THE EXERCISE: For every line in the data below that contains "More", copy the line.
## Start RECORDS FOR THIS EXERCISE
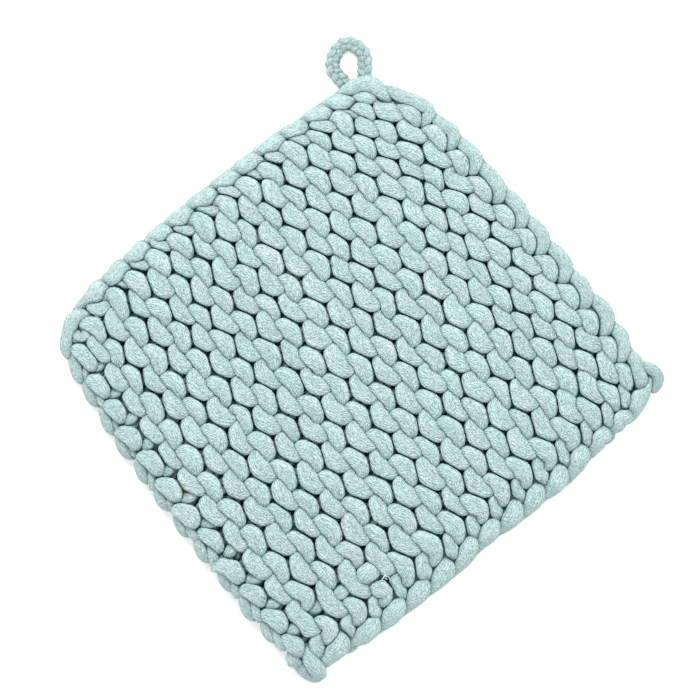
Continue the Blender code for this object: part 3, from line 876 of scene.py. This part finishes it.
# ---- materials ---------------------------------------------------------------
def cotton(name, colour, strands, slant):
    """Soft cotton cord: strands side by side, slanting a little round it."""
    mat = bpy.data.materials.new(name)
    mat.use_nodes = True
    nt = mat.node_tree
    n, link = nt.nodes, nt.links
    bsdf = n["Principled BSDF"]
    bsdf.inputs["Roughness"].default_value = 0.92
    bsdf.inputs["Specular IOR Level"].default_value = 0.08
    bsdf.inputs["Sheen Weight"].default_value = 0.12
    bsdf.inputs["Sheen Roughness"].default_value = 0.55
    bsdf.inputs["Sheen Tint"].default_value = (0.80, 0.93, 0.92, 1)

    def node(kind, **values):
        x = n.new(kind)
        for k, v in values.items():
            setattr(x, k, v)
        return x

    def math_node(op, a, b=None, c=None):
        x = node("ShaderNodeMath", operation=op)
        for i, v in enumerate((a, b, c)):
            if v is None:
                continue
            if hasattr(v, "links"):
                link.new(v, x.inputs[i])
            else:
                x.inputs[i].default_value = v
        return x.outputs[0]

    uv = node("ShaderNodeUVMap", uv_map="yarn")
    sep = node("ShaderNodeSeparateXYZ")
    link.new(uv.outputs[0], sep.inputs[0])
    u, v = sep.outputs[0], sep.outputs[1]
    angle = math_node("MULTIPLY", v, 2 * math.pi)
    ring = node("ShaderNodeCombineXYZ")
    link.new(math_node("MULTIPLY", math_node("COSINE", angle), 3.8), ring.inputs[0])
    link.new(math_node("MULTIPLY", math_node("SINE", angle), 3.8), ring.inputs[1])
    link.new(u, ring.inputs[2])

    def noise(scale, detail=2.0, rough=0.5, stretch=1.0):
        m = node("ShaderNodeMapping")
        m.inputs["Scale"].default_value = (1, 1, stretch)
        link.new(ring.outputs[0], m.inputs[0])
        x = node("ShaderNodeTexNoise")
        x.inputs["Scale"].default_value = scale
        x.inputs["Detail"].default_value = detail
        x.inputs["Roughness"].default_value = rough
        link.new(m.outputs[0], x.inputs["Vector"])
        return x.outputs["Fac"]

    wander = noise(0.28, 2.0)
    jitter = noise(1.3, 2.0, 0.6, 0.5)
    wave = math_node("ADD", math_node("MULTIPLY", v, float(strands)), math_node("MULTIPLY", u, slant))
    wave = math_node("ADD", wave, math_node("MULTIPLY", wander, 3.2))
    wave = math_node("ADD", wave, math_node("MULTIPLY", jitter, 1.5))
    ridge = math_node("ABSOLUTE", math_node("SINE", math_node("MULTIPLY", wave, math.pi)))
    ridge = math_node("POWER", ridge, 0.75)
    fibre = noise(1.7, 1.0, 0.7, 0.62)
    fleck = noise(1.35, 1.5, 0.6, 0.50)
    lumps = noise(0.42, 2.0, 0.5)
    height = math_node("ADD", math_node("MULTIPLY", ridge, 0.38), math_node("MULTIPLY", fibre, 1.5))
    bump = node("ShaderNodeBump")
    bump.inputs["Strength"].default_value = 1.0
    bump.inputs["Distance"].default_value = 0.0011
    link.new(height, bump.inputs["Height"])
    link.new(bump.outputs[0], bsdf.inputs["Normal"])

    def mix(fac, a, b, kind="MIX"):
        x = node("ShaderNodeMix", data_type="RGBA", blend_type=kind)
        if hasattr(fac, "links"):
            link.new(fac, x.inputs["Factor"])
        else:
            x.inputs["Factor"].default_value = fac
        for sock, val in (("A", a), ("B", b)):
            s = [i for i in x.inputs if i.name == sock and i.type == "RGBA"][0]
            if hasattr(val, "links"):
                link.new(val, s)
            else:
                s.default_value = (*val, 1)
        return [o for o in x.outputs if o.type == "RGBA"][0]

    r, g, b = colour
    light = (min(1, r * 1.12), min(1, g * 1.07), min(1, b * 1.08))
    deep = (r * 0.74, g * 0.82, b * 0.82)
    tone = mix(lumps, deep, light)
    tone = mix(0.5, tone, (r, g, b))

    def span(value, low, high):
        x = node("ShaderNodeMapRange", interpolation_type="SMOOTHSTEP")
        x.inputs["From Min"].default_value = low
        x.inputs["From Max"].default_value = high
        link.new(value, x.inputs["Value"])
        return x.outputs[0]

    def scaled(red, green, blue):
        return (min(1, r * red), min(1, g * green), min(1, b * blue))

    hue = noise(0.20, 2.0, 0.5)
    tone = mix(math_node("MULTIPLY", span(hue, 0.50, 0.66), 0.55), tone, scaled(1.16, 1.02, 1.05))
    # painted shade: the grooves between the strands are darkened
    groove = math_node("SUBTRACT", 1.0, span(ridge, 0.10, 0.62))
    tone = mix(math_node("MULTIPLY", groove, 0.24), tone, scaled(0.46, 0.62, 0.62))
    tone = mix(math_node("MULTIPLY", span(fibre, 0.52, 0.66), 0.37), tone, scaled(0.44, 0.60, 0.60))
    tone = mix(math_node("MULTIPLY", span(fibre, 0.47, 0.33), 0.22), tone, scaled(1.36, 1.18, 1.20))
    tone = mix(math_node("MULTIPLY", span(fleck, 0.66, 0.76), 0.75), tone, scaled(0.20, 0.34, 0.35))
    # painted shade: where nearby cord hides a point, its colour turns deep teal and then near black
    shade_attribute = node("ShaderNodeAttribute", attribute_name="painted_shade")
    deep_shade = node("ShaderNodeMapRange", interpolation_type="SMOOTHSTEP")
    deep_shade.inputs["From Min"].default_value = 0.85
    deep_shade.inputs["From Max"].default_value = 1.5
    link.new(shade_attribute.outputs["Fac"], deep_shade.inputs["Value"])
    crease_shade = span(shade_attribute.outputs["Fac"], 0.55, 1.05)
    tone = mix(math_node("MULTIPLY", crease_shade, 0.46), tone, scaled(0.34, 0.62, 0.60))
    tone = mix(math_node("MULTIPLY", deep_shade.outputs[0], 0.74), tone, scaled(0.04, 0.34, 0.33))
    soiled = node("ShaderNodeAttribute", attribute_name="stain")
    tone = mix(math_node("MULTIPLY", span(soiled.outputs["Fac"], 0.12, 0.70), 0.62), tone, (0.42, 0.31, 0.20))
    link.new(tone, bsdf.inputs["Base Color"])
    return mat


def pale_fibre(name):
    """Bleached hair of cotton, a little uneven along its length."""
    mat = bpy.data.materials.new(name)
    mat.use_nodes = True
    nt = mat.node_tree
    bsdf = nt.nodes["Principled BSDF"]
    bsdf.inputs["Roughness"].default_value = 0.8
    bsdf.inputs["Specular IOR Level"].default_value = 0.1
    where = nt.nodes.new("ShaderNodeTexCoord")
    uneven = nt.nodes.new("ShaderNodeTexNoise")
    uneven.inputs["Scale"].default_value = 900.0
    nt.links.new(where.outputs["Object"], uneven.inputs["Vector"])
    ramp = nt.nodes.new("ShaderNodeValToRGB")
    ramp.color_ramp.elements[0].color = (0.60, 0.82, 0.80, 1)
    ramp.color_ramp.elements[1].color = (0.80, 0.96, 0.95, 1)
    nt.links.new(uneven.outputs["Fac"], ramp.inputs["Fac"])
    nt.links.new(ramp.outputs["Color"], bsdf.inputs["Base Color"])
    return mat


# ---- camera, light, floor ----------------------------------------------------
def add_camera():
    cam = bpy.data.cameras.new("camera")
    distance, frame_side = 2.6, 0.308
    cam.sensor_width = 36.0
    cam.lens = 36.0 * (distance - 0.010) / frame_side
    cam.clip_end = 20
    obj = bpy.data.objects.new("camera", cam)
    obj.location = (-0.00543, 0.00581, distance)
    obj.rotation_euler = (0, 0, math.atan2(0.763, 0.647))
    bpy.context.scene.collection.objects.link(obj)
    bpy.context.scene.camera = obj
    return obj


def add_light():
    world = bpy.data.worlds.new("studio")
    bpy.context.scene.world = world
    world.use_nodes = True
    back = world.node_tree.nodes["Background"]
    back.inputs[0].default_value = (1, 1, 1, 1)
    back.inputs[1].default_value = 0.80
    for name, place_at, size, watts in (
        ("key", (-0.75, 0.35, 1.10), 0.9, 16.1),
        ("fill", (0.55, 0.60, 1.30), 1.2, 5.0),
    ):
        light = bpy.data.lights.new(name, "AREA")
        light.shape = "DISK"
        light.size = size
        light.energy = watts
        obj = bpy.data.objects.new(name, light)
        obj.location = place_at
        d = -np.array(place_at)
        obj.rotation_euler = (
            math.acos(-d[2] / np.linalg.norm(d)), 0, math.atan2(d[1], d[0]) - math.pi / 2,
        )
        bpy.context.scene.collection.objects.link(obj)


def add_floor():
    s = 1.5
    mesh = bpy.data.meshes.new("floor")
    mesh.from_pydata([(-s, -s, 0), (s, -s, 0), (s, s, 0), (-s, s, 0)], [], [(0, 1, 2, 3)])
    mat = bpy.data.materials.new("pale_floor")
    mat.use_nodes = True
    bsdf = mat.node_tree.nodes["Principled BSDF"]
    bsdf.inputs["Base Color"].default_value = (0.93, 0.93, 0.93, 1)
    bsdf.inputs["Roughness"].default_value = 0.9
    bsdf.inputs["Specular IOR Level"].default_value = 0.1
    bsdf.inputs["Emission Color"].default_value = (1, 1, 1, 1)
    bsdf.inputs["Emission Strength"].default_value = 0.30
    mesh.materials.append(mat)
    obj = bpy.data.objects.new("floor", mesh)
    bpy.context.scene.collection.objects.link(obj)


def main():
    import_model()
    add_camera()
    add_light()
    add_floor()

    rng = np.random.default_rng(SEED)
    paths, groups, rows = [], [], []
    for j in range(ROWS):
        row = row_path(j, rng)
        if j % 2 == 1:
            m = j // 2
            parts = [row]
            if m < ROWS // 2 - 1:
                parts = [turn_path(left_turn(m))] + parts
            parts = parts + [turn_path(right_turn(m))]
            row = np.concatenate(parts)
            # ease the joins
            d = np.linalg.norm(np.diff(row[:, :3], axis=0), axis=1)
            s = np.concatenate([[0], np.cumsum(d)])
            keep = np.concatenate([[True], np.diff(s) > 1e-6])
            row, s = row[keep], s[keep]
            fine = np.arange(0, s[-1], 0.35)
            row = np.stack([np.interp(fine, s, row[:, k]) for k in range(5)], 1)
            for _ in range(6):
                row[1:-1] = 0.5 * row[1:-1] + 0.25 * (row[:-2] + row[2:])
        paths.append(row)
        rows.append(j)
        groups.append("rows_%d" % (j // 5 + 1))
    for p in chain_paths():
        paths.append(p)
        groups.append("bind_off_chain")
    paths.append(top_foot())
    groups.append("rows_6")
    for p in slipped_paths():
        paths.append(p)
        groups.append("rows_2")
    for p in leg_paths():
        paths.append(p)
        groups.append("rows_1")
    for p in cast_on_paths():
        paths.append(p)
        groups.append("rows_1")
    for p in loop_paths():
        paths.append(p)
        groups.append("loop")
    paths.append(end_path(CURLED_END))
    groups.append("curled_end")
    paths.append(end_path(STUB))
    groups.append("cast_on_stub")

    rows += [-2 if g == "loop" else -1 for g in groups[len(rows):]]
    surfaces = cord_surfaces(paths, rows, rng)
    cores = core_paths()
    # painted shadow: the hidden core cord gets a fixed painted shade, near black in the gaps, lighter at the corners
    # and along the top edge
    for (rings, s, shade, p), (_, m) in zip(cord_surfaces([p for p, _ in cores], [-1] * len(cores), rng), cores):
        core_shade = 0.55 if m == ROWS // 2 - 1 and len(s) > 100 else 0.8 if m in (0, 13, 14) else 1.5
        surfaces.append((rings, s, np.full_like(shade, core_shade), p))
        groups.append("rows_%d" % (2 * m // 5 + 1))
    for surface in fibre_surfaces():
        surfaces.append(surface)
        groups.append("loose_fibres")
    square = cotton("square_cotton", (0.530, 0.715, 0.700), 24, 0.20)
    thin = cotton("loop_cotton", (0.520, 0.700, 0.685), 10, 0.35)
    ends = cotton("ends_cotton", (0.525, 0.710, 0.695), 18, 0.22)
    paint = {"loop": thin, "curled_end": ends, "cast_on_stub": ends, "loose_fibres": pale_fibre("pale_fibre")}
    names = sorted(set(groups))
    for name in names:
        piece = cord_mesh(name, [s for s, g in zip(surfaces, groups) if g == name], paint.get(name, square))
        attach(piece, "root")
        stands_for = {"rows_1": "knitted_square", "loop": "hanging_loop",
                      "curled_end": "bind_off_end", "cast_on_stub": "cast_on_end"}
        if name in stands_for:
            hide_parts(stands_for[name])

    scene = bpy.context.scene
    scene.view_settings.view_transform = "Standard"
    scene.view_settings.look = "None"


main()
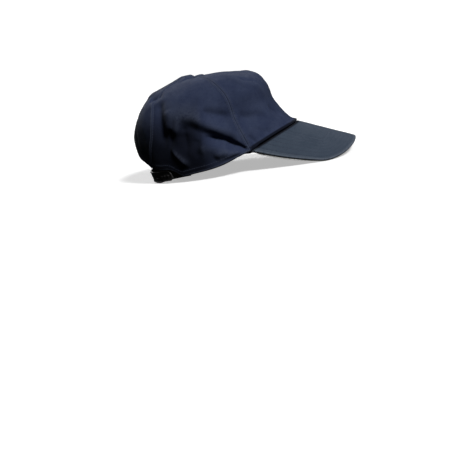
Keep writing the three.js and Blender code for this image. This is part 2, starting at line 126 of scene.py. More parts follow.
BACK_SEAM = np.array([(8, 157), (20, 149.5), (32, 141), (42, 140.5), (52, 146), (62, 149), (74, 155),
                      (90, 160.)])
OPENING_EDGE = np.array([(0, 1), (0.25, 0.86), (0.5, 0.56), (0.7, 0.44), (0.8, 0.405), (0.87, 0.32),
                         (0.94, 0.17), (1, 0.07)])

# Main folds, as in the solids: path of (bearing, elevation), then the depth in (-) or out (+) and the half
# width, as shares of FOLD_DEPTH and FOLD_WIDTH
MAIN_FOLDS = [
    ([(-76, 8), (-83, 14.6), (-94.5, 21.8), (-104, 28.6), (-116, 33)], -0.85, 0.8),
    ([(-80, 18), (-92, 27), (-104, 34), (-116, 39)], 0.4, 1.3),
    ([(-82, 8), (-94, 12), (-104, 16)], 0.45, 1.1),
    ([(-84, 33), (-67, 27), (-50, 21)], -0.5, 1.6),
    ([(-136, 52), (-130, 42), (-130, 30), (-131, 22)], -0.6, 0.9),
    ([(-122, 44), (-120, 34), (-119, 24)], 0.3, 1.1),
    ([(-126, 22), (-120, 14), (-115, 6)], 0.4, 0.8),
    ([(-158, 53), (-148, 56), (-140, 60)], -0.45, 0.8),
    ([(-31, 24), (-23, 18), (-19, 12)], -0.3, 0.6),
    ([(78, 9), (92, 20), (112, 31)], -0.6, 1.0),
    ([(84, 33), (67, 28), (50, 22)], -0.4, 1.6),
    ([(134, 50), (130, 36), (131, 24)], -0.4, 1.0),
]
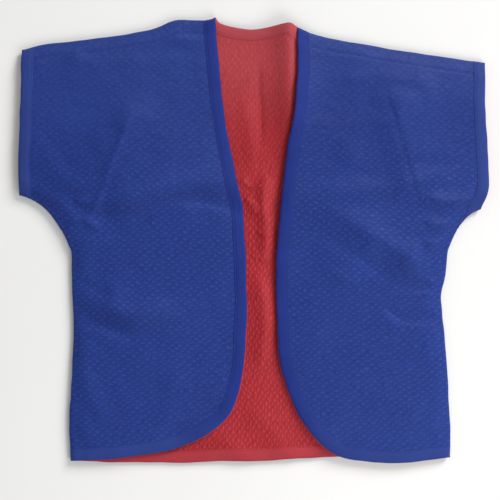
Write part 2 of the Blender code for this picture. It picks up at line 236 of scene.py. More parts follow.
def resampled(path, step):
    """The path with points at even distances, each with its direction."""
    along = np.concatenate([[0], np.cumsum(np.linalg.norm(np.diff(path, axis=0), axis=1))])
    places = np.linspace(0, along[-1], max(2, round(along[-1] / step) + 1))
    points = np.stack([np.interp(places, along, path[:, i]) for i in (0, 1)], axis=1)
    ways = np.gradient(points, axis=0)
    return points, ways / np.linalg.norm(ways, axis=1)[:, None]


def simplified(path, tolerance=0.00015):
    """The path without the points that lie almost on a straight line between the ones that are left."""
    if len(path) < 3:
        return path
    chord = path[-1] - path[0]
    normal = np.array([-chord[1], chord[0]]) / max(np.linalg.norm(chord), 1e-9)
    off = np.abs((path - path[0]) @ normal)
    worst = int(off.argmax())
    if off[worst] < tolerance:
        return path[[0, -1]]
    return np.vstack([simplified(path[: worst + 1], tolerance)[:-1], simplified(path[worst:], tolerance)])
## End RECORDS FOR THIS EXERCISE
CORRECT OUTPUT:
Keep writing the three.js and Blender code for this image. This is part 2, starting at line 126 of scene.py. More parts follow.
Write part 2 of the Blender code for this picture. It picks up at line 236 of scene.py. More parts follow.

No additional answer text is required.